Juan served on the Port Authority Board from March 2016 to February 2018, when he resigned shortly before Seabury was awarded the contract to find a port operator. He co-founded Seabury a few months after joining the board, and by January 2017 Seabury was looking to get a piece of the State Pier project, according to the Office of State Ethics.

According to the settlement, Juan said he has worked exclusively in the private sector before taking the volunteer Port Authority Board position. He said he thought working with Seabury would be allowed as long as he disclosed it to the board and recused himself from any votes that involved his company.

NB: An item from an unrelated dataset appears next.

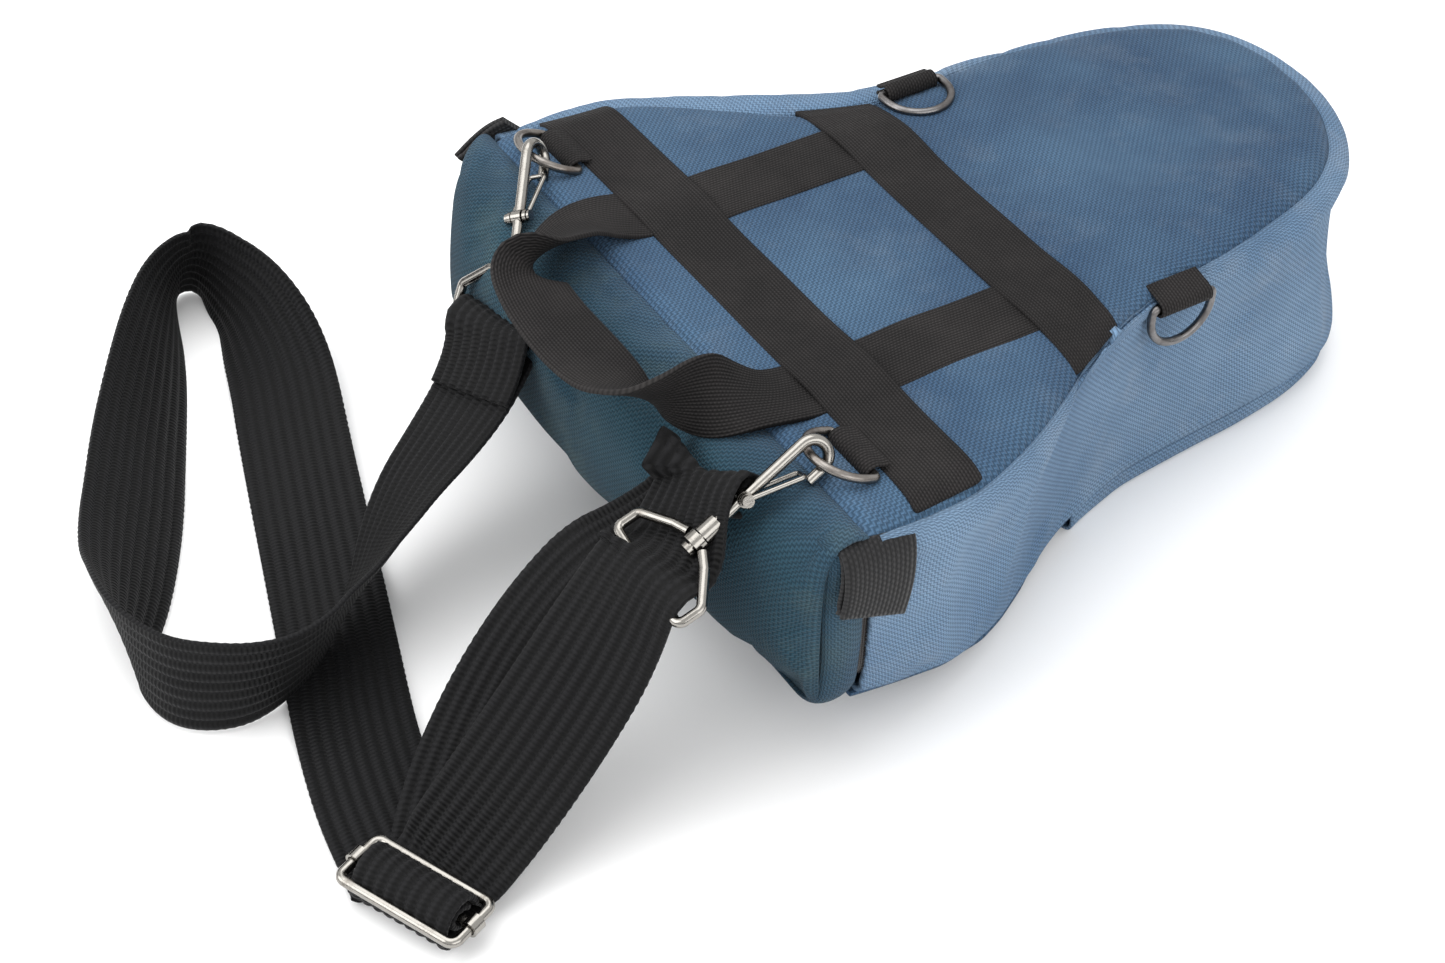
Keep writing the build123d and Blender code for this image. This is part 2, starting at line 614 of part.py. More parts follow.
with BuildPart() as slider_frame:
    with BuildLine(FLAT):
        FilletPolyline((0, -FRAME_HALF_V), (FRAME_HALF_U, -FRAME_HALF_V), (FRAME_HALF_U, FRAME_HALF_V),
                       (0, FRAME_HALF_V), radius=2.6)
    with BuildSketch(Plane(origin=SLIDER_AT - FLAT.y_dir * FRAME_HALF_V, z_dir=ACROSS)):
        Circle(FRAME_R)
    sweep()
    mirror(about=Plane(origin=SLIDER_AT, z_dir=ACROSS))
finish(slider_frame, "slider_frame")

with BuildPart() as slider_bar:
    add(rod(SLIDER_AT - ACROSS * 20, ACROSS, 40, BAR_R))
    for sign in (1, -1):
        knob = SLIDER_AT + ACROSS * (sign * FRAME_HALF_U)
        add(rod(knob - ALONG * 2.2, ALONG, 4.4, 2.7))
        add(rod(knob - ALONG * 4, ALONG, 8, FRAME_R + CLEAR), mode=Mode.SUBTRACT)
finish(slider_bar, "slider_bar")


def layer(points, radius):
    """A flat strap folded along a line in the adjuster's long section."""
    with BuildPart(mode=Mode.PRIVATE) as piece:
        with BuildSketch(SECTION) as profile:
            with BuildLine():
                FilletPolyline(*points, radius=radius)
            trace(line_width=STRAP_T)
        extrude(amount=STRAP_WEB / 2 - 0.8, both=True)
    return piece.part


TOP_END = (31.0, 8.5)      # where the upper layer leaves the adjuster, above and beyond its middle
SEWN_END = (31.0, 0.5)     # where the sewn end joins the lower layer
with BuildPart() as strap_slider_wrap:
    add(layer([(11, -8.6), (-5.9, -8.6), (-5.9, 5.9), (5.9, 5.9), (6.2, -2.6), (12, -3.2), (20, 1.5), TOP_END], 1.6))
    with BuildSketch(FLAT.offset(-9.8)):
        with BuildLine():
            Polyline((-17, -4.7), (-34, 6), (-31, 18), (-17, 11), close=True)
        make_face()
    extrude(amount=STRAP_T)
finish(strap_slider_wrap, "strap_slider_wrap")

SEWN_IN = BAR_R + CLEAR
with BuildPart() as strap_sewn_end:
    add(layer([(1.2, -3.1), (4.0, -5.4), (9, -5.9), (18, -5.4), SEWN_END], 1.5))
    with BuildSketch(SECTION):
        Circle(SEWN_IN + STRAP_T)
    extrude(amount=STRAP_WEB / 2 - 0.8, both=True)
    add(rod(SLIDER_AT - ACROSS * 30, ACROSS, 60, SEWN_IN), mode=Mode.SUBTRACT)
finish(strap_sewn_end, "strap_sewn_end")

# At the near hook the strap passes over the ring's bar, folds back and returns below it.
NEAR_BAR = Vector(*STRAP_BAR_AT["near"])
NEAR_Y = NEAR_BAR.Y
FOLD_TOP = (-183.5, 65.6)
FOLD_LOW = (-186.0, 58.4)
with BuildPart() as strap_near_fold:
    with BuildSketch(Plane.XZ.offset(-NEAR_Y)):
        with BuildLine():
            FilletPolyline(FOLD_TOP, (-173, 79.8), (-169.5, 80.2), (-164, 76.9), (-157, 76.2), (-142.6, 84.8),
                           (-142.9, 80.2), (-155, 73.8), (-170, 72.9), FOLD_LOW, radius=1.6)
        trace(line_width=STRAP_T)
    extrude(amount=STRAP_WEB / 2 - 0.8, both=True)
# The fold lies square to the bar, which stands a little askew.
FOLD_TURN = -5.9
FOLD_TILT = 3.0
turned_fold = strap_near_fold.part.rotate(Axis(NEAR_BAR, (0, 0, 1)), FOLD_TURN).rotate(Axis(NEAR_BAR, (1, 0, 0)), FOLD_TILT)
with BuildPart() as strap_near_fold:
    add(turned_fold)
finish(strap_near_fold, "strap_near_fold")


def flat_leg(start, end, start_dir, end_dir):
    """A flat strap between two places, turning from one width direction to the other."""
    run = (end - start).normalized()
    with BuildPart() as leg:
        with BuildSketch(Plane(origin=start, x_dir=start_dir, z_dir=start_dir.cross(ALONG + Vector(0, 0, 1)).cross(start_dir))):
            Rectangle(STRAP_WEB - 1.6, STRAP_T)
        with BuildSketch(Plane(origin=end, x_dir=end_dir, z_dir=end_dir.cross(run).cross(end_dir))):
            Rectangle(STRAP_WEB - 1.6, STRAP_T)
        loft(ruled=True)
    return leg


for name, start_vz, end_xz in (("strap_upper_leg", TOP_END, FOLD_TOP), ("strap_lower_leg", SEWN_END, FOLD_LOW)):
    start = SLIDER_AT + ALONG * start_vz[0] + Vector(0, 0, start_vz[1])
    end = Vector(end_xz[0], NEAR_Y, end_xz[1])
    finish(flat_leg(start, end, ACROSS, Vector(0, -1, 0)), name)
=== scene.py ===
"""Navy canvas camera bag with its shoulder strap: the looks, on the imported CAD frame."""

import json
import math

import bmesh
import bpy
import numpy as np
from mathutils import Matrix, Vector


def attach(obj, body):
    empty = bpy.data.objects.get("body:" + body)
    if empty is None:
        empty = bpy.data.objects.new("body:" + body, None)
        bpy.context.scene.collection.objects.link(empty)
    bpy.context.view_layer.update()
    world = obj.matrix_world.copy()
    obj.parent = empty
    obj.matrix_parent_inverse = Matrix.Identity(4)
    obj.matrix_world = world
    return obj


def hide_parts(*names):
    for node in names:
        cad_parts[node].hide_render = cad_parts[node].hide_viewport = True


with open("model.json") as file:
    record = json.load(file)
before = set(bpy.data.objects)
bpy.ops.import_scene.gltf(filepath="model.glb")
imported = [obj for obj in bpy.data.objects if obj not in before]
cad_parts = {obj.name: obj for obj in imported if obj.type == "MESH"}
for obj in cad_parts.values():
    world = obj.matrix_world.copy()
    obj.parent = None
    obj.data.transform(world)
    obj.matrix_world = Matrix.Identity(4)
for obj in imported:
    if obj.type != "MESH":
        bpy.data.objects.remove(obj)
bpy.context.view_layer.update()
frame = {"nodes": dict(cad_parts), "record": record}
scene = bpy.context.scene
MM = 0.001                 # lengths below are in millimetres
WEBBING = 25               # the width of all webbing on the bag
RING_WEBBING = 20          # the webbing that holds the D-rings
STRAP_WIDTH = 37.2
STRAP_THICK = 2.3
STRAP_HALF = 19            # how far from the strap's middle its stations' edge directions are followed
ON_FLOOR = 0.0002          # metres
SLIDER_MIDDLE = np.array([-256.5, -103.0, 10.0])


def new_object(name, data):
    """An object in the scene."""
    item = bpy.data.objects.new(name, data)
    bpy.context.collection.objects.link(item)
    return item


# ---- camera
def look(position, right, down, forward, lens):
    """A camera from its place in millimetres and its three directions."""
    data = bpy.data.cameras.new("photo_camera")
    data.lens = lens
    data.sensor_width = 36
    data.sensor_fit = "HORIZONTAL"
    data.clip_start = 0.05
    data.clip_end = 30
    camera = new_object("photo_camera", data)
    r, d, f = (Vector(axis).normalized() for axis in (right, down, forward))
    turn = Matrix((r, -d, -f)).transposed().to_4x4()
    camera.matrix_world = Matrix.Translation(Vector(position) * MM) @ turn
    scene.camera = camera


look((-468.3, -573.8, 631.0), (0.84860, -0.52827, 0.02851), (-0.33653, -0.58061, -0.74137),
     (0.40820, 0.61953, -0.67049), 69.86)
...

Juan argued that he didn’t receive any financial gain from serving on the board, and that Seabury wasn’t awarded any contracts until after he resigned from the board. He said he had a 0.00016 percent ownership in Seabury, and was never paid any bonuses other than his annual salary.

According to the settlement agreement, the office alleged that Juan used his access to Port Authority staff and fellow board members to try to influence them to select Seabury in a 2017 request for proposals for “advisory services” on the State Pier project. And the office said Juan pushed for Seabury to be awarded subcontracts once that was given to another business.

The Office of State Ethics concluded that Juan continued to use his position on the board to “negotiate with the [Port Authority] to secure future payments for [Seabury] for actions that [Juan] had taken as a CPA Board member,” and disclosed confidential Port Authority information to Seabury. The office also concluded that his communications with Port Authority staff and board members on behalf of his company constituted lobbying, and they alleged that Juan violated state law by failing to register as a lobbyist.

Along with Juan’s involvement in the company, the Seabury contract has been questioned for including a $523,000 success fee, which the State Contracting Standards Board said amounted to a “finder’s fee” prohibited by state law, or at least was bad practice by a quasi-public agency holding an open bid.

That deal is at least one target of the Attorney General Tong’s investigation of the Connecticut Port Authority. In 2021, Tong announced that he had begun investigating the authority, and the Seabury contract in particular, in 2019 shortly after state auditors outlined potential legal and ethical issues in the Port Authority’s contracting practices.

On Monday, Tong’s office declined to comment further on that investigation, saying only that the “investigation is open.”